Dan Patlansky – Perfection Kills

CD:
Dan Patlansky
Price:
£12.61

Reviewed by:
Rating:
4
On 31 January 2018
Last modified:31 January 2018

Summary:

There’s a warmth and integrity to Dan Patlansky’s ninth studio offering Perfection Kills. A kind of confidence and assuredness that is positively infectious.

There’s a warmth and integrity to Dan Patlansky’s ninth studio offering Perfection Kills. A kind of confidence and assuredness that is positively infectious.  That the South African is a consummate guitar play is unquestionable but, here, it is also clear that his songwriting is keeping apace, with ten tracks of the highest calibre gracing the disc.

There’s grit and angst all boiled up together in the opening Johnny, a tale of a boy brought up with what can only be described as a ‘challenging’ environment. “Hit ‘em high, hit ‘em low, hit ‘em hard,” Patlansky intones as the chorus hook and, boy, does he ever with a quite sublime guitar break at the midpoint.

There’s a subtlety to the album too; a grace that’s kind of missing from some of the other albums, which began to slowly manifest itself on Introvertigo two years ago now.  Never Long Enough a powerhouse, raw-edged homage to home, is beautifully constructed with Dean Barrett’s masterly keys playing dripping through to underpin Clint Falconer’s bass and Andy Maritz’s drums. Then there are Patlansky’s own grit-fuelled vocals and an almost freewheeling approach to his guitar work that adds a very big cherry to the summit of this very luscious cake.

Just when you think the whole thing is going to combust, though, along comes the positively horizontal Mayday which takes Patlansky back to familiar, more comfortable territory just as new ground is being broken.
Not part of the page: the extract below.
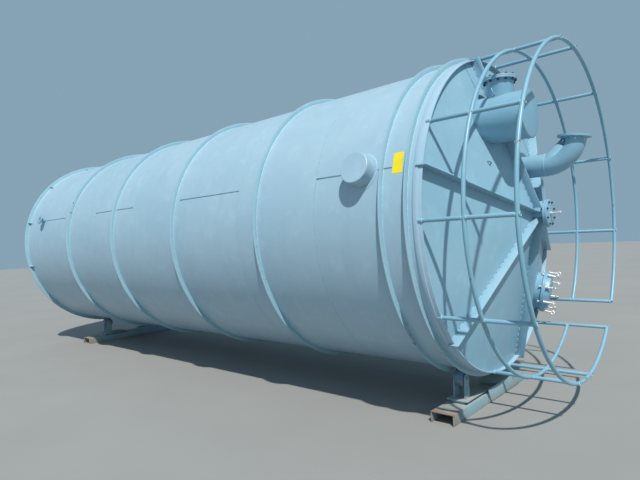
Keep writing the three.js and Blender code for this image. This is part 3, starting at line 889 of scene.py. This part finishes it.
def fill_flange():
    """A flange ring from X = 0 with open bolt holes."""
    bm = bmesh.new()
    for r in (FILL_R - WALL, FILL_RIM):
        bmesh.ops.create_circle(bm, segments=96, radius=r)
    for a in ring_of(8):
        place = shift(FILL_PITCH * math.cos(a), FILL_PITCH * math.sin(a))
        bmesh.ops.create_circle(bm, segments=20, radius=FILL_HOLE, matrix=place)
    bmesh.ops.triangle_fill(bm, use_beauty=True, edges=bm.edges[:])
    raised = bmesh.ops.extrude_face_region(bm, geom=bm.faces[:])
    top = [v for v in raised["geom"] if isinstance(v, bmesh.types.BMVert)]
    bmesh.ops.translate(bm, verts=top, vec=(0, 0, FILL_FLANGE))
    bmesh.ops.recalc_face_normals(bm, faces=bm.faces)
    moved(bm, Matrix.Rotation(math.pi / 2, 4, "Y"))
    return soften(bm, FINE_EDGE, 1, 60)


def at_bend_end():
    turn = math.radians(FILL_TURN)
    end = FILL + Vector((FILL_BEND * math.sin(turn), 0, FILL_BEND * (1 - math.cos(turn))))
    return Matrix.Translation(end) @ Matrix.Rotation(-turn, 4, "Y")


def fill_elbow():
    bm = bmesh.new()
    for r in (FILL_R, FILL_R - WALL):
        bmesh.ops.create_circle(bm, segments=96, radius=r)
    moved(bm, Matrix.Translation(FILL) @ Matrix.Rotation(math.pi / 2, 4, "Y"))
    centre = FILL + Vector((0, 0, FILL_BEND))
    bmesh.ops.spin(bm, geom=bm.verts[:] + bm.edges[:], cent=centre, axis=(0, 1, 0),
                   angle=-math.radians(FILL_TURN), steps=40)
    bmesh.ops.bridge_loops(bm, edges=open_edges(bm))
    bmesh.ops.recalc_face_normals(bm, faces=bm.faces)
    return bm


# Manhole, made along +X and set square to the cone

def manhole():
    place = on_cone(*MANHOLE)
    bore = MANHOLE_R - WALL
    back, front = MANHOLE_FLANGE
    neck = turned([(MANHOLE_ROOT, bore), (MANHOLE_ROOT, MANHOLE_R), (back, MANHOLE_R), (back, MANHOLE_RIM),
                   (front, MANHOLE_RIM), (front, bore)], 96)
    soften(neck, EDGE, 2)
    finished(moved(neck, place), "manhole_collar", NOZZLE_PAINT, nodes=["manhole_neck"])
    low = front + GAP
    outline = [(low, 0), (low, MANHOLE_RIM), (LID_DOME[0][0], MANHOLE_RIM), *LID_DOME, (LID_DOME[-1][0], 0)]
    lid = turned(outline, 96, closed=False)
    soften(lid, EDGE, 2)
    finished(moved(lid, place), "manhole_lid", NOZZLE_PAINT, nodes=["manhole_cover"])
    spots = []
    for a, spread in zip(ring_of(8), BOLT_SPREADS):
        lean = Matrix.Rotation(math.radians(spread), 4, "Z")
        spots.append(place @ Matrix.Rotation(a, 4, "X") @ shift(*BOLT_PIVOT) @ lean)
    finished(repeated(swing_bolt, spots), "swing_bolts", ZINC)


def swing_bolt():
    """Eye bolt in the rim's slot: pivot behind the flange, ring nut in front of the lid."""
    rod = disc(0, BOLT_LONG, BOLT_R, 16)
    washer = disc(*BOLT_WASHER, 24)
    collar = disc(*BOLT_COLLAR, 20)
    eye = moved(bolt_eye(), shift(BOLT_LONG + 0.012))
    pin = moved(disc(*BOLT_PIN, 14), Matrix.Rotation(math.pi / 2, 4, "Z"))
    return joined(rod, washer, collar, eye, pin)


def bolt_eye():
    """A round rod bent into a full ring in the XY plane."""
    bm = bmesh.new()
    bmesh.ops.create_circle(bm, segments=12, radius=EYE_ROD)
    moved(bm, shift(EYE_R) @ Matrix.Rotation(math.pi / 2, 4, "X"))
    bmesh.ops.spin(bm, geom=bm.verts[:] + bm.edges[:], cent=(0, 0, 0), axis=(0, 0, 1), angle=2 * math.pi,
                   steps=28, use_merge=True)
    bmesh.ops.remove_doubles(bm, verts=bm.verts, dist=1e-6)
    bmesh.ops.recalc_face_normals(bm, faces=bm.faces)
    return bm


# Guard rail

def hoop(x, start, end):
    bm = bmesh.new()
    bmesh.ops.create_circle(bm, segments=20, radius=RAIL_R)
    moved(bm, spin_to(start) @ shift(x, -RAIL_RING, 0))
    bmesh.ops.spin(bm, geom=bm.verts[:] + bm.edges[:], cent=(0, 0, 0), axis=(1, 0, 0),
                   angle=-math.radians(end - start), steps=220)
    return closed_up(bm)


def post(angle):
    """Pipe standing on the end of the lip, its outer side lapped over it."""
    rod = disc(LIP_END + SLIP, HOOP_X[1], RAIL_R, 24)
    soften(rod, 0.003, 2, 50)
    lap = disc(LIP_STEP + SLIP, LIP_END + 0.004, RAIL_R, 24)
    depth = LIP_THIN + SLIP - RAIL_RING
    bmesh.ops.bisect_plane(lap, geom=everything(lap), plane_co=(0, -depth, 0), plane_no=(0, 1, 0),
                           clear_outer=True)
    closed_up(lap)
    return moved(joined(rod, lap), spin_to(angle) @ shift(0, -RAIL_RING, 0))


def post_welds(angle):
    x0 = LIP_END + SLIP
    low = RAIL_R - 0.001
    high = RAIL_R + 0.003
    shapes = [turned([(x0, RAIL_R + 0.005), (x0 + 0.003, high), (x0 + 0.007, low), (x0, low)], 28)]
    for x in HOOP_X:
        for side in (-1, 1):
            bead = [(x + side * 0.014, low), (x + side * 0.018, high), (x + side * 0.023, low)]
            shapes.append(turned(bead, 28))
    return moved(joined(*shapes), spin_to(angle) @ shift(0, -RAIL_RING, 0))


def guard_rail():
    shapes = [hoop(x, *GATE) for x in HOOP_X] + [post(a) for a in POST_ANGLES]
    finished(joined(*shapes), "rail_pipes", RAIL_PAINT, nodes=["guard_rail"])
    finished(joined(*[post_welds(a) for a in POST_ANGLES]), "rail_welds", WELD)


# Nozzles on the shell and the label plate

def shell_nozzle():
    """The closed nozzle, and its pad, a tall ring whose two ends are laid on the shell."""
    place = outwards(*STUB)
    outline = [(STUB_ROOT, STUB_R), (STUB_TOP - 0.005, STUB_R), (STUB_TOP, STUB_R - 0.005), (STUB_TOP, 0)]
    body = turned(outline, 96, closed=False)
    finished(moved(body, place), "closed_stub", SHELL_PAINT, nodes=["shell_nozzle"])
    pad = moved(tube(SHELL_R - 0.1, SHELL_R + 0.1, STUB_R + 0.0005, PAD_R, 96), place)
    for v in pad.verts:
        across = Vector((0, v.co.y, v.co.z))
        reach = SHELL_R + (PAD_THICK if across.length > SHELL_R else GAP)
        v.co.yz = across.yz.normalized() * reach
    bmesh.ops.recalc_face_normals(pad, faces=pad.faces)
    soften(pad, 0.002, 2, 50)
    finished(pad, "stub_pad", SHELL_PAINT, nodes=["nozzle_pad"])


def skirt_nozzle():
    back = SIDE_END - SIDE_FLANGE
    outline = [(SIDE_ROOT, SIDE_BORE), (SIDE_ROOT, SIDE_R), (back, SIDE_R), (back, SIDE_RIM),
               (SIDE_END, SIDE_RIM), (SIDE_END, SIDE_BORE)]
    bm = turned(outline, 64)
    soften(bm, FINE_EDGE, 2)
    finished(moved(bm, outwards(*SIDE_NOZZLE)), "side_branch", NOZZLE_PAINT, nodes=["skirt_nozzle"])


def label_plate():
    """A sheet bent to the shell, cut out of a full ring."""
    x0, x1, start, end = LABEL
    low = SHELL_R + GAP
    bm = tube(x0, x1, low, low + LABEL_THICK, 360)
    for angle, keep in ((start, 1), (end, -1)):
        normal = spin_to(angle) @ Vector((0, 0, 1))
        bmesh.ops.bisect_plane(bm, geom=everything(bm), plane_co=(0, 0, 0), plane_no=normal * keep,
                               clear_inner=True)
    bmesh.ops.bisect_plane(bm, geom=everything(bm), plane_co=(0, 0, 0), plane_no=(0, 1, 0),
                           clear_outer=True)
    finished(closed_up(bm), "yellow_label", YELLOW, nodes=["label_plate"])


# Roller stands

def bracket_plate(x):
    """Upright plate with a rounded top round the axle."""
    r = BRACKET_R
    foot = SOLE[1] - 0.001 - ROLLER_Z
    outline = [(-r - 0.006, foot), (r + 0.006, foot)]
    outline += [(r * math.cos(a), r * math.sin(a)) for a in [math.pi * i / 16 for i in range(17)]]
    bm = plate(outline, BRACKET_THICK)
    soften(bm, FINE_EDGE, 1, 60)
    return moved(bm, shift(x) @ Matrix.Rotation(math.pi / 2, 4, "Z"))


def bracket(x, side, name):
    """Two uprights on a sole, with a packer between it and the beam."""
    place = shift(0, side * ROLLER_Y, ROLLER_Z)
    sides = [moved(bracket_plate(x + way * BRACKET_AT), place) for way in (-1, 1)]
    y0, y1 = sorted(side * y for y in BRACKET_SPAN)
    sole = soften(bar((x - SOLE_HALF, x + SOLE_HALF), (y0, y1), SOLE), EDGE, 2)
    between = (BEAM_TOP + GAP, SOLE[0] + 0.0005)
    packer = soften(bar((x - PACKER_HALF, x + PACKER_HALF), (y0 + 0.02, y1 - 0.02), between), EDGE, 2)
    finished(joined(*sides, sole, packer), name.replace("bracket", "chair"), CHANNEL, nodes=[name])


def roller(x, side, name):
    tread = ROLLER_R - ROLLER_EDGE
    flat = ROLLER_HALF - ROLLER_EDGE
    half = [(flat, ROLLER_R), (ROLLER_HALF, tread), (ROLLER_HALF, AXLE_R), (AXLE_HALF, AXLE_R),
            (AXLE_HALF, 0)]
    wheel = turned([(-at, r) for at, r in reversed(half)] + half, 72, closed=False)
    soften(wheel, 0.001, 2)
    finished(moved(wheel, shift(x, side * ROLLER_Y, ROLLER_Z)), name.replace("roller", "wheel"), TREAD,
             body=name, nodes=[name])


def cross_beam(x, name):
    """Channel lying web up, with rounded corners, and a face plate on its roof side."""
    inner = BEAM_HALF - BEAM_THICK
    under = BEAM_TOP - BEAM_THICK
    outline = [(-BEAM_HALF, FLOOR), (-BEAM_HALF, BEAM_TOP), (BEAM_HALF, BEAM_TOP), (BEAM_HALF, FLOOR),
               (inner, FLOOR), (inner, under), (-inner, under), (-inner, FLOOR)]
    bm = plate(outline, 2 * BEAM_REACH)
    soften(bm, 0.003, 3)
    face = soften(bar((BEAM_HALF - 0.0005, BEAM_HALF + FACE_THICK), *FACE_PLATE), EDGE, 2)
    channel = moved(joined(bm, face), shift(x))
    finished(channel, name.replace("beam", "channel"), CHANNEL, nodes=[name])


def stands():
    for name, x in STANDS:
        cross_beam(x, f"{name}_stand_beam")
        for word, side in (("near", -1), ("far", 1)):
            bracket(x, side, f"{name}_bracket_{word}")
            roller(x, side, f"{name}_roller_{word}")


# Camera, light and floor

def camera():
    data = bpy.data.cameras.new("view")
    data.sensor_width = 36
    data.lens = LENS
    data.clip_end = 200
    obj = bpy.data.objects.new("view", data)
    obj.matrix_world = Matrix.Translation(ORIGIN + CAMERA_AT) @ CAMERA_TURN.transposed().to_4x4()
    bpy.context.scene.collection.objects.link(obj)
    bpy.context.scene.camera = obj


def lamp(name, kind, place, aim, energy, size, color):
    """A light at a place, turned to its aim. The size is an angle for the sun and metres for a disc."""
    data = bpy.data.lights.new(name, kind)
    data.energy = energy
    data.color = color
    if kind == "SUN":
        data.angle = size
    else:
        data.shape = "DISK"
        data.size = size
    obj = bpy.data.objects.new(name, data)
    obj.location = place
    obj.rotation_euler = (Vector(aim) - Vector(place)).to_track_quat("-Z", "Y").to_euler()
    bpy.context.scene.collection.objects.link(obj)


def studio():
    lamp("key", "SUN", place=(4.7, -4.2, 7.8), aim=(0, 0, 0), energy=4.3, size=math.radians(1.2),
         color=(1.0, 0.965, 0.9))
    lamp("fill", "AREA", place=(9, -10, 5), aim=(0, 0, 1.5), energy=60, size=8, color=(0.9, 0.95, 1.0))
    world = bpy.data.worlds.new("studio")
    world.use_nodes = True
    back = world.node_tree.nodes["Background"]
    back.inputs["Color"].default_value = (0.52, 0.79, 1.0, 1)
    back.inputs["Strength"].default_value = 0.46
    bpy.context.scene.world = world
    bpy.context.scene.view_settings.view_transform = "Standard"
    bm = bmesh.new()
    bmesh.ops.create_grid(bm, x_segments=1, y_segments=1, size=60)
    mesh = bpy.data.meshes.new("floor")
    bm.to_mesh(mesh)
    bm.free()
    mesh.materials.append(pale_floor("pale_floor"))
    floor = bpy.data.objects.new("floor", mesh)
    bpy.context.scene.collection.objects.link(floor)


camera()
studio()
shell()
shell_welds()
stiffening_rings()
rim()
base_end()
discharge_end()
roof_plate()
roof_seams()
ribs()
centre_nozzle()
vent_drum()
branch()
branch_grip()
fill_pipe()
manhole()
guard_rail()
shell_nozzle()
skirt_nozzle()
label_plate()
stands()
Dan Patlansky is far better when he’s pushing boundaries. Tracks such as Too Far Gone which smacks a little of Stop The Messin’ from the previous album, but nevertheless demands attention, and Judge A Man, which is all ‘old school blues’ sass and bravado. Thanks in no small part to the ‘live’ atmosphere Perfection Kills exudes throughout, these two are unquestionably the stand out tracks which elevate the album above the norm.

The self-deprecating Junket Man – an ode to a guy who spends his career travelling – is a lot of fun. The gritty, hard-wired score slicing and dicing underneath the words works well, with a twist of the strings that truly enraptures.

Our addiction to all things communicably monitored, iEyes, is a rich observational piece that cannot help but bring smiles and appreciative nods in equal measures. Yeah, it has a poppy under beat, but ‘poppy’ is sometimes great and, man, is this ever that!

Shake The Cage takes things down a measure or two, with a slick, cool melody that’s bound to be a winner on the upcoming tour, whereas a little sentimentality is always nice and it arrives here in My Dear Boy, dedicated to Patlansky’s newest born child Jack.

Closing on the raucous, riotous Dog Day,  Dan Patlansky underlines – like that’s necessary – that he’s a rocker at heart. A stone cold guitar demon that can blow songs apart at will. With Perfection Kills, that sentiment is underscored in bold and bodes well for his still brighter pursuit of the utopian album of the future

Track List

Johnny

Never Long Enough

Mayday

Too Far Gone

Judge A Man

Junket Man

iEyes

Shake The Cage

My Dear Boy

Dog Day

 

There’s a warmth and integrity to Dan Patlansky’s ninth studio offering Perfection Kills. A kind of confidence and assuredness that is positively infectious.